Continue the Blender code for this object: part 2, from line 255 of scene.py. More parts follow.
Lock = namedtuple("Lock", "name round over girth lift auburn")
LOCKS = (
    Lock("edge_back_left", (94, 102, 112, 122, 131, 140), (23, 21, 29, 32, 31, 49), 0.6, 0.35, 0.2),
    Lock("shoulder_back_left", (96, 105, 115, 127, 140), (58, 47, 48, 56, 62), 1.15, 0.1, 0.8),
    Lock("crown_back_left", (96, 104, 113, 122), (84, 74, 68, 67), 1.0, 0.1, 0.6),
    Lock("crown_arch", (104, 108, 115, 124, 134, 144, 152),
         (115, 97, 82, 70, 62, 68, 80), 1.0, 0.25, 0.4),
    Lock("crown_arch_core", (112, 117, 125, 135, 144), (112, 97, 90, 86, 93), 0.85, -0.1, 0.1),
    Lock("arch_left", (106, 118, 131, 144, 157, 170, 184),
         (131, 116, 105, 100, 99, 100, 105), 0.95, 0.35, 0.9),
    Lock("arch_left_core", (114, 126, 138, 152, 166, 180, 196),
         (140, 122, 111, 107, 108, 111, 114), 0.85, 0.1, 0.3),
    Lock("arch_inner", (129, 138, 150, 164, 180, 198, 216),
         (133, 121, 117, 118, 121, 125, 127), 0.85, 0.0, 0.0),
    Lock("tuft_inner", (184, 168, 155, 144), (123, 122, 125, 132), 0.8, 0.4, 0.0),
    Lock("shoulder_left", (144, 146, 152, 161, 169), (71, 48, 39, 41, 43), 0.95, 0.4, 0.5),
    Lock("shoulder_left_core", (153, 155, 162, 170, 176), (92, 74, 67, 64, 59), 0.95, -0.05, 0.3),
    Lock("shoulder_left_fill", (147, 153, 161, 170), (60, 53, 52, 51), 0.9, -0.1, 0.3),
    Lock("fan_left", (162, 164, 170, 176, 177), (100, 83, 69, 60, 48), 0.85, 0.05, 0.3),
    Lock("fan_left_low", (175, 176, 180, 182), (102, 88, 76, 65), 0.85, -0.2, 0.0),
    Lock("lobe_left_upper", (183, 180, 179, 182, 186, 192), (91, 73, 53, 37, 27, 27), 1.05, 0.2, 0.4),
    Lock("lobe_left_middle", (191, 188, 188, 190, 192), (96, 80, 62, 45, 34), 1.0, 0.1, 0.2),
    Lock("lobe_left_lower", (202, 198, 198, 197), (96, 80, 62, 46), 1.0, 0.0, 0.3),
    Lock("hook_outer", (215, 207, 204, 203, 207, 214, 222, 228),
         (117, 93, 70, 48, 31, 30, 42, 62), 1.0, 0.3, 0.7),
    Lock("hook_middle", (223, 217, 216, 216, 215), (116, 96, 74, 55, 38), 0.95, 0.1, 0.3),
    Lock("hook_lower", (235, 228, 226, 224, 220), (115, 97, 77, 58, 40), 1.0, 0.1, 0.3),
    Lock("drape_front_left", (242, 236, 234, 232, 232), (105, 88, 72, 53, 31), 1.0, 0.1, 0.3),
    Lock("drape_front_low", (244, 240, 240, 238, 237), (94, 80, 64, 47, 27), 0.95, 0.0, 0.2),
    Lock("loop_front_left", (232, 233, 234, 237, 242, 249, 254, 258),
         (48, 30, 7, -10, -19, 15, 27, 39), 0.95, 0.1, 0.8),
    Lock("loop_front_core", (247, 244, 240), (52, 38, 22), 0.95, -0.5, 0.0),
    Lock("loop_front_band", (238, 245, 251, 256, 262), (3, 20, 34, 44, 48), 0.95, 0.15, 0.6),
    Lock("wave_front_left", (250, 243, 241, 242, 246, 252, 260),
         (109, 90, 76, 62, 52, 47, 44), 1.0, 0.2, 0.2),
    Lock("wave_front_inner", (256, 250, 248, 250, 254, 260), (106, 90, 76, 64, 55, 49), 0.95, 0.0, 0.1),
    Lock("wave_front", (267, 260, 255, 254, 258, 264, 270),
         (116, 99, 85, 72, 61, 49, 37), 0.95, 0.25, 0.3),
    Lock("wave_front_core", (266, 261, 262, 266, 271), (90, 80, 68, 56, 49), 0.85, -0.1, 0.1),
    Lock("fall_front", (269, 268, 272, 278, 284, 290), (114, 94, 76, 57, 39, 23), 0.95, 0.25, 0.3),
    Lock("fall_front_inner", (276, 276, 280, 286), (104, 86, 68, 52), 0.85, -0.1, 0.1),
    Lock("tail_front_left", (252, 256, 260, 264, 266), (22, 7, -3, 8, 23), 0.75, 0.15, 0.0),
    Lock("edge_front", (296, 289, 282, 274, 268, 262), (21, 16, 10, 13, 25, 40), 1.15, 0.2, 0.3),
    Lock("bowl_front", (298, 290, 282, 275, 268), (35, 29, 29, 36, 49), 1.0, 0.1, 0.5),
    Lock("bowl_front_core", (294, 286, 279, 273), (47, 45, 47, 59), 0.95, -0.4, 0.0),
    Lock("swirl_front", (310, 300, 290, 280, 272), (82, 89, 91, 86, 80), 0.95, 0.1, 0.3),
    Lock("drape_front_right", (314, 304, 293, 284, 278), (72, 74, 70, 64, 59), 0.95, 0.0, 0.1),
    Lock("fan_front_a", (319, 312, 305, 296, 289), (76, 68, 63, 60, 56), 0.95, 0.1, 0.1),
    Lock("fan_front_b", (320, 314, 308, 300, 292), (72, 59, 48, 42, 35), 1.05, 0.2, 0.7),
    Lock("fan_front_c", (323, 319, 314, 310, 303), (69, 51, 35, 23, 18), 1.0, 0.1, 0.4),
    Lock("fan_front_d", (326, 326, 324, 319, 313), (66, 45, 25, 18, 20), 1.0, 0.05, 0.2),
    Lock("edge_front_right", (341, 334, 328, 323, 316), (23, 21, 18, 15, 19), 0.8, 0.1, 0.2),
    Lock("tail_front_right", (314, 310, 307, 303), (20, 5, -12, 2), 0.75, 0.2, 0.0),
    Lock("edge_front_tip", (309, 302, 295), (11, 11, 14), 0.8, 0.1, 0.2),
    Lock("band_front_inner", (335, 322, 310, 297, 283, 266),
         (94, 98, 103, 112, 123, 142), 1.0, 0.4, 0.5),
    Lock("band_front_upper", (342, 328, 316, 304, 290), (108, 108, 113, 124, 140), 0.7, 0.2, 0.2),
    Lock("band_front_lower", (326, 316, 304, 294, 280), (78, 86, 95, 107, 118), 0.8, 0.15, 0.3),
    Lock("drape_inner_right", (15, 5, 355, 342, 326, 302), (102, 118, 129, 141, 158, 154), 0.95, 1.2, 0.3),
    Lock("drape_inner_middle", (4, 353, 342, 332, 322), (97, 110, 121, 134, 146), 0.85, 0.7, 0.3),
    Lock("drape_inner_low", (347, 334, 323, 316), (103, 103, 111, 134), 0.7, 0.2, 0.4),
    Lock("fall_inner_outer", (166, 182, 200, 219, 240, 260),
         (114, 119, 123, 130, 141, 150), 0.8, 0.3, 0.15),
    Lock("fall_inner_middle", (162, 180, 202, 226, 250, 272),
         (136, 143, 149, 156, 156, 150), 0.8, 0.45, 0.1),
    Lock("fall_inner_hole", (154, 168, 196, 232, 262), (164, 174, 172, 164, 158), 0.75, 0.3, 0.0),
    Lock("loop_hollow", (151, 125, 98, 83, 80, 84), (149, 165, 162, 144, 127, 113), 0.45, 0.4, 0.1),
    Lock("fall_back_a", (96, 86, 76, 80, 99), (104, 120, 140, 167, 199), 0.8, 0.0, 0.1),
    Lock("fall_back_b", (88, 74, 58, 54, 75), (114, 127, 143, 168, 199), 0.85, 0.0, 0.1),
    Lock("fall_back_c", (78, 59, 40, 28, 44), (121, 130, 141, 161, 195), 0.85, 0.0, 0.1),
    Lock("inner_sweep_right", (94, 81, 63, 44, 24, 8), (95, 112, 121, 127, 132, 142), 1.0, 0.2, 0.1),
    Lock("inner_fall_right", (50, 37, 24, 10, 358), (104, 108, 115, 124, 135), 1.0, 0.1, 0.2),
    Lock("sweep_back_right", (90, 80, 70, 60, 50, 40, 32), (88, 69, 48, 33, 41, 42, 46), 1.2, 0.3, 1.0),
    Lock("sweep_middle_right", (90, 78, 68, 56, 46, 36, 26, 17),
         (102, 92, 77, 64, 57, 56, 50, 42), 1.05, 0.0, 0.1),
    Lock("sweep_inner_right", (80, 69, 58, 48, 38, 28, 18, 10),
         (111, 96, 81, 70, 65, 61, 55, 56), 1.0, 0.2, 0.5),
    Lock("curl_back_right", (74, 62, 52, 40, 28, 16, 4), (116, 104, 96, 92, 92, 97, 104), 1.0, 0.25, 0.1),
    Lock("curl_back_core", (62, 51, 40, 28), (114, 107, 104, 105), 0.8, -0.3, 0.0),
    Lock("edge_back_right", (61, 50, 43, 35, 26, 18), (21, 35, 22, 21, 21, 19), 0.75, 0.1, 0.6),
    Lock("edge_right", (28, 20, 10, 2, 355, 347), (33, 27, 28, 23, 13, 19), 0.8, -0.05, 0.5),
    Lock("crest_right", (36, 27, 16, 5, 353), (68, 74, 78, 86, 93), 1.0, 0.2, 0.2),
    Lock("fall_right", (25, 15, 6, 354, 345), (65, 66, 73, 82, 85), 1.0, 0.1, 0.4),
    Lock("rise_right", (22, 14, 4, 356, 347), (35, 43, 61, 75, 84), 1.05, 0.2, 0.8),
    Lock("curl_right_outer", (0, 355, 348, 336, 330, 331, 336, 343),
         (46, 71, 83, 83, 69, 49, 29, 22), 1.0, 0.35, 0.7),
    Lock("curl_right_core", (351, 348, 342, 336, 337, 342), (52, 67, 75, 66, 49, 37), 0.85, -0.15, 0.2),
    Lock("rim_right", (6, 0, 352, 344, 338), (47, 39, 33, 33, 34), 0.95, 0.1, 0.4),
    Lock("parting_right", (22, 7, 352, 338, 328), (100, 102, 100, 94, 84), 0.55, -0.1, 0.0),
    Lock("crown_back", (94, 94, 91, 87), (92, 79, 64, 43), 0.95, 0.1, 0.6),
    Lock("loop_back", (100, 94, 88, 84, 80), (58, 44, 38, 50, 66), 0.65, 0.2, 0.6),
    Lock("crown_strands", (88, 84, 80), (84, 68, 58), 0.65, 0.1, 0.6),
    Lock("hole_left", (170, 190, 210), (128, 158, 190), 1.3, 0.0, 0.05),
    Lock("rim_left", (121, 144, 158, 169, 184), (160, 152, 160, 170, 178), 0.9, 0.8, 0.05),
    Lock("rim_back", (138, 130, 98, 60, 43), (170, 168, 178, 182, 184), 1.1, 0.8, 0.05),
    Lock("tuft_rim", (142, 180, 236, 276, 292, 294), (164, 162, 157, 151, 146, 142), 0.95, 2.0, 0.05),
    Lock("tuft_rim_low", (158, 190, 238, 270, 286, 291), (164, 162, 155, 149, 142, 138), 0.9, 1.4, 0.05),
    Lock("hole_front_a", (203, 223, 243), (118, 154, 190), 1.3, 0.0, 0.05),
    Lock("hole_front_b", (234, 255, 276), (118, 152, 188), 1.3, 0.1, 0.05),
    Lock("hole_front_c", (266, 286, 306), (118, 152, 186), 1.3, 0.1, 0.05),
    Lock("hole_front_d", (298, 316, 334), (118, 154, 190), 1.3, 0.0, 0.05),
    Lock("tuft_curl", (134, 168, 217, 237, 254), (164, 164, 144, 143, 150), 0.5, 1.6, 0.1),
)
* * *
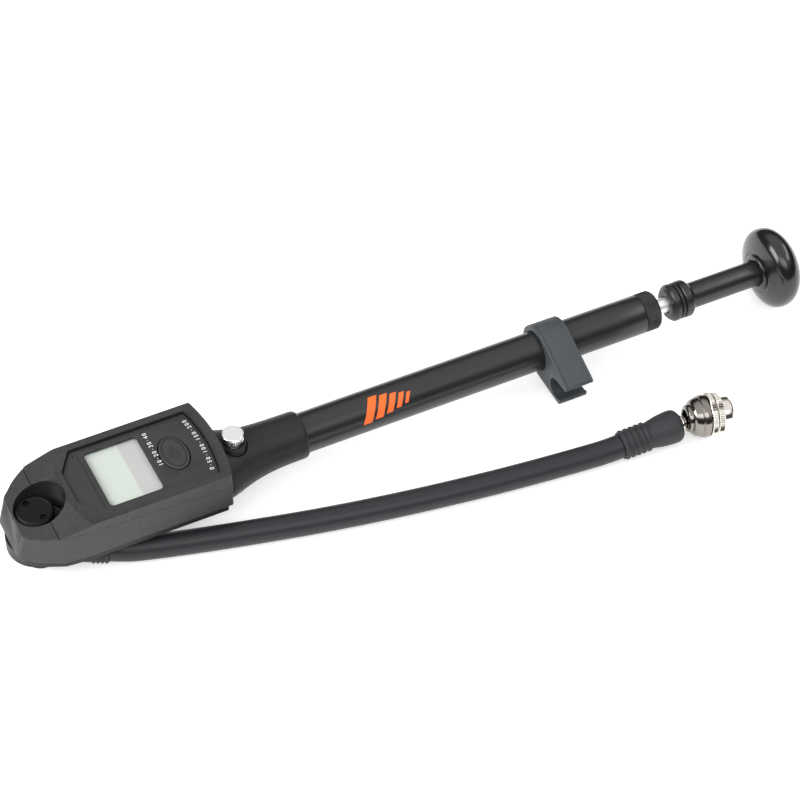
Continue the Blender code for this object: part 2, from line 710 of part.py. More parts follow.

- Description of the task
Show the lines from the data above that contain the string "More".

- Exercise output
Continue the Blender code for this object: part 2, from line 255 of scene.py. More parts follow.
Continue the Blender code for this object: part 2, from line 710 of part.py. More parts follow.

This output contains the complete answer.